▸ **Data provided**:
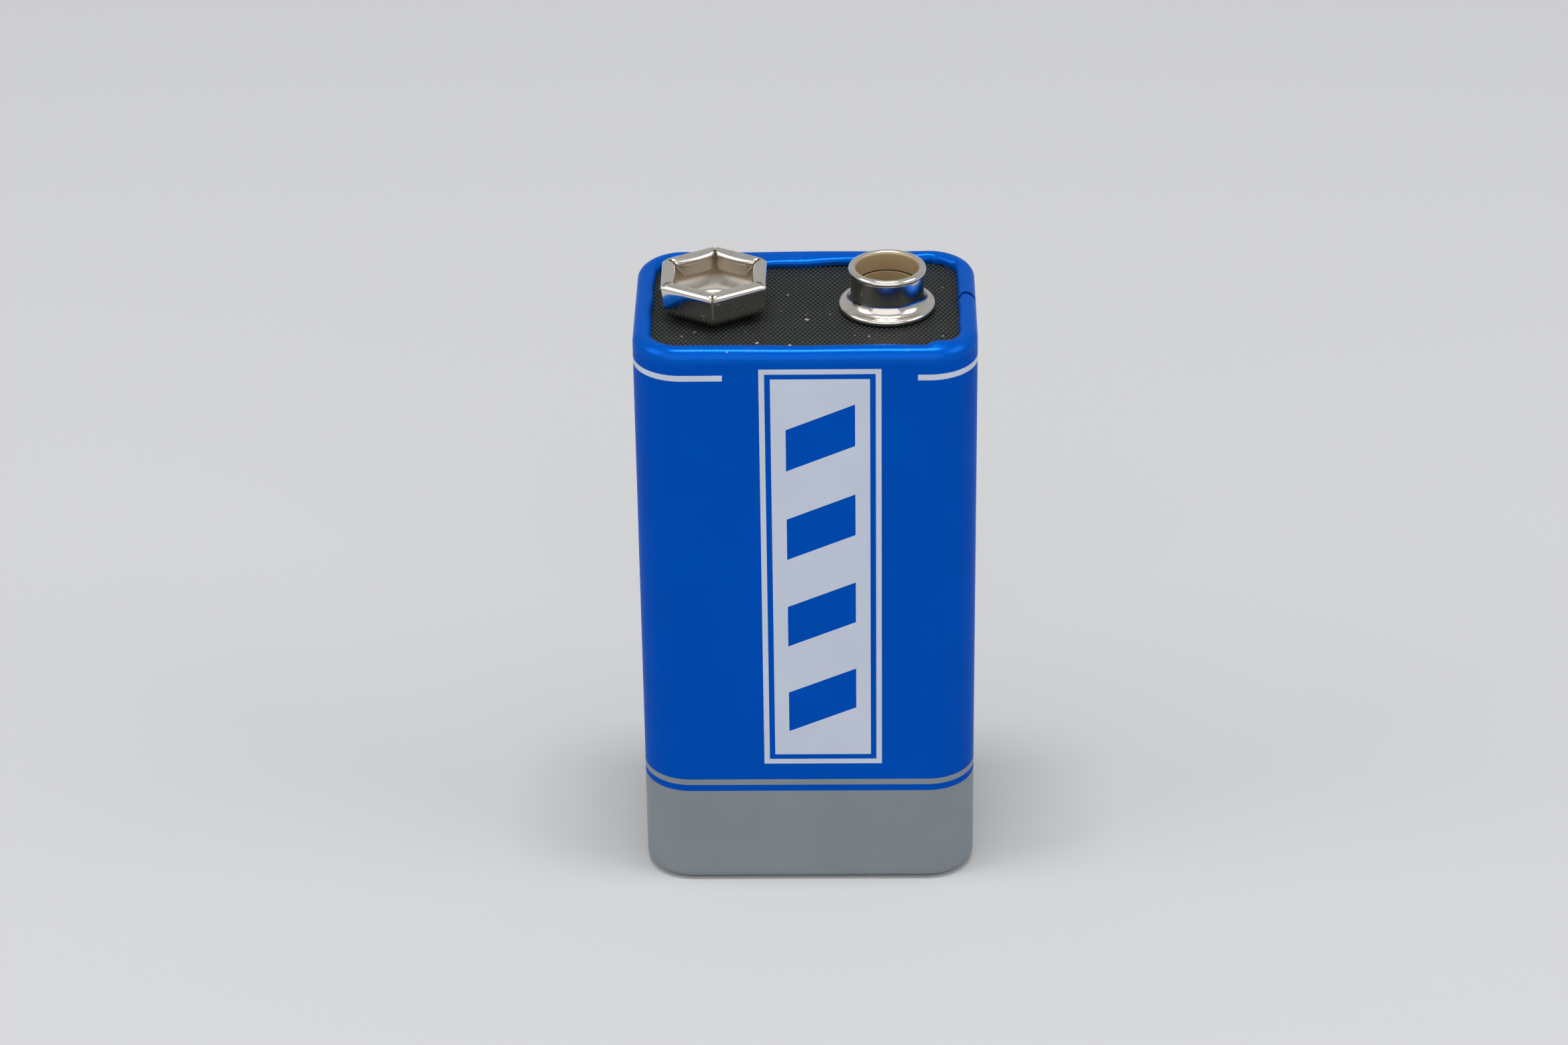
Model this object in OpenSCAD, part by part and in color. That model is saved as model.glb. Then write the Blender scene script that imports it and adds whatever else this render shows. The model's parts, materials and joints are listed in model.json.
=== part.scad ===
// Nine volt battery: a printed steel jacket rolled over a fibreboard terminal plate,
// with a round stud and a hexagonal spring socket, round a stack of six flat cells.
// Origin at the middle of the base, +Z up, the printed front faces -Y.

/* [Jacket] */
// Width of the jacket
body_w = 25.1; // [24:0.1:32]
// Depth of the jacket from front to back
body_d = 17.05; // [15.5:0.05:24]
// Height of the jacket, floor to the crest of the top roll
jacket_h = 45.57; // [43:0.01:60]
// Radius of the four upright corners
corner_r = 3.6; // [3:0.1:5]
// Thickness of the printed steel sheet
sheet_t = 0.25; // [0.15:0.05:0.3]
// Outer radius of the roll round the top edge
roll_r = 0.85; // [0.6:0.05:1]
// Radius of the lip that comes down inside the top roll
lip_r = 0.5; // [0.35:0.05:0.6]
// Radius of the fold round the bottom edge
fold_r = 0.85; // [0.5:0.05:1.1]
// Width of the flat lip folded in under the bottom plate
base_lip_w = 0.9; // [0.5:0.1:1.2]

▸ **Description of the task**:
Return a word-for-word copy of the lines from the beginning of the listing to the line holding "front faces -Y.", both kept.

▸ **Finished exercise**:
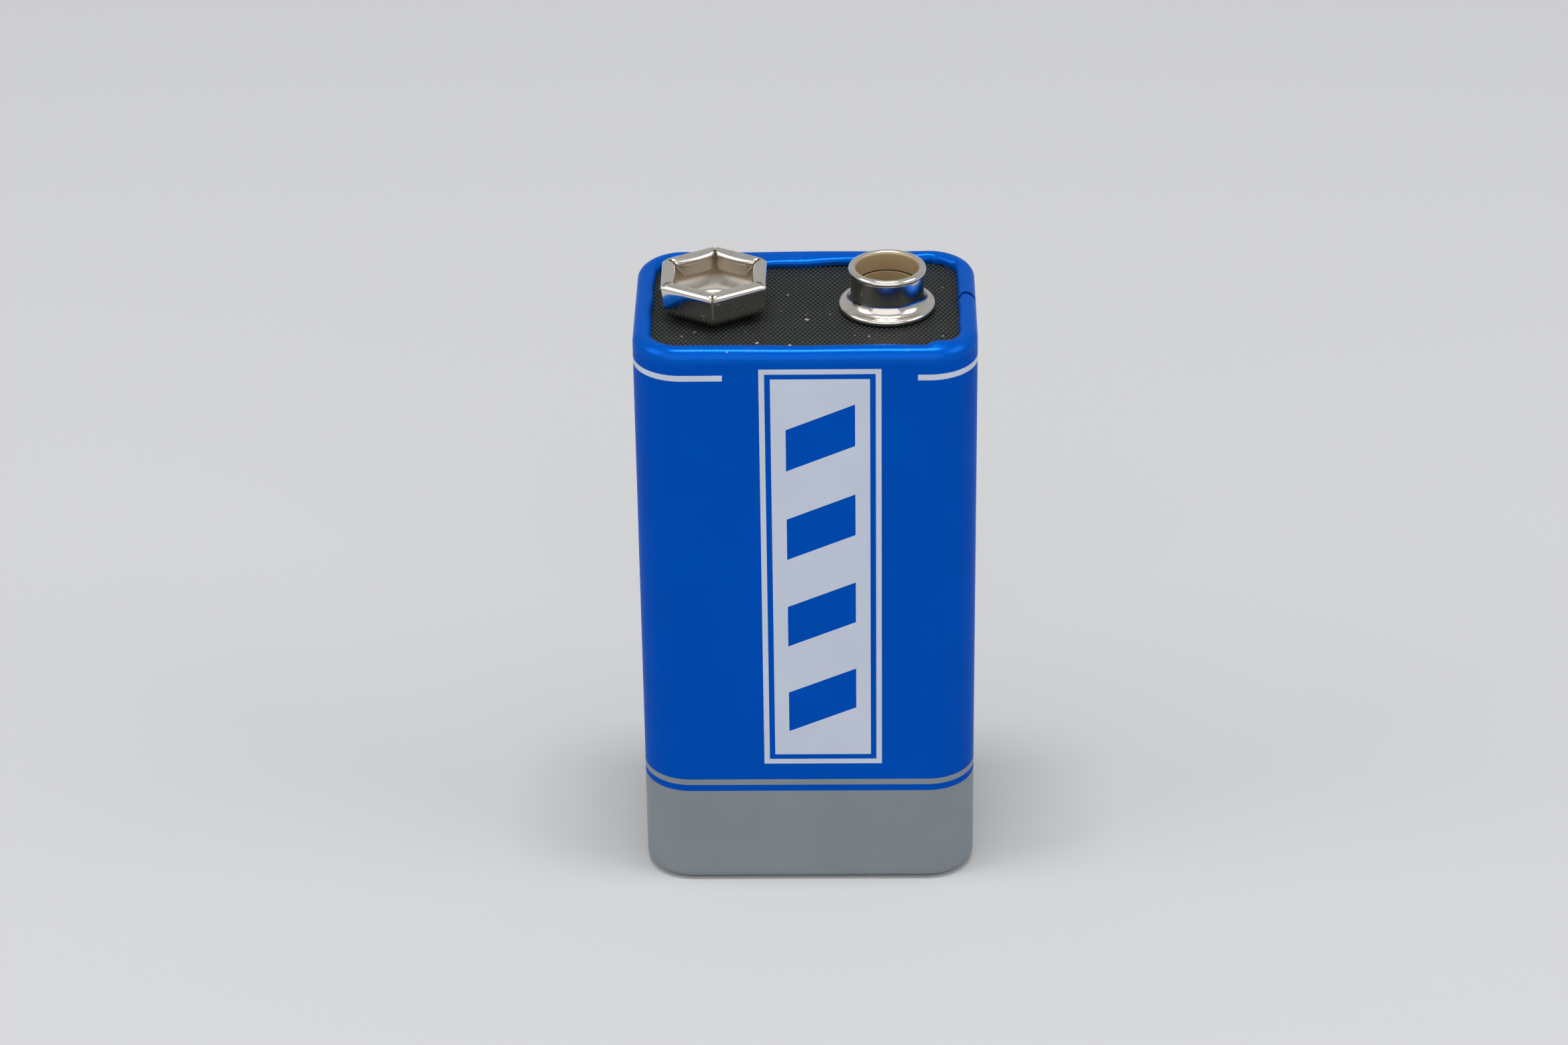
Model this object in OpenSCAD, part by part and in color. That model is saved as model.glb. Then write the Blender scene script that imports it and adds whatever else this render shows. The model's parts, materials and joints are listed in model.json.
=== part.scad ===
// Nine volt battery: a printed steel jacket rolled over a fibreboard terminal plate,
// with a round stud and a hexagonal spring socket, round a stack of six flat cells.
// Origin at the middle of the base, +Z up, the printed front faces -Y.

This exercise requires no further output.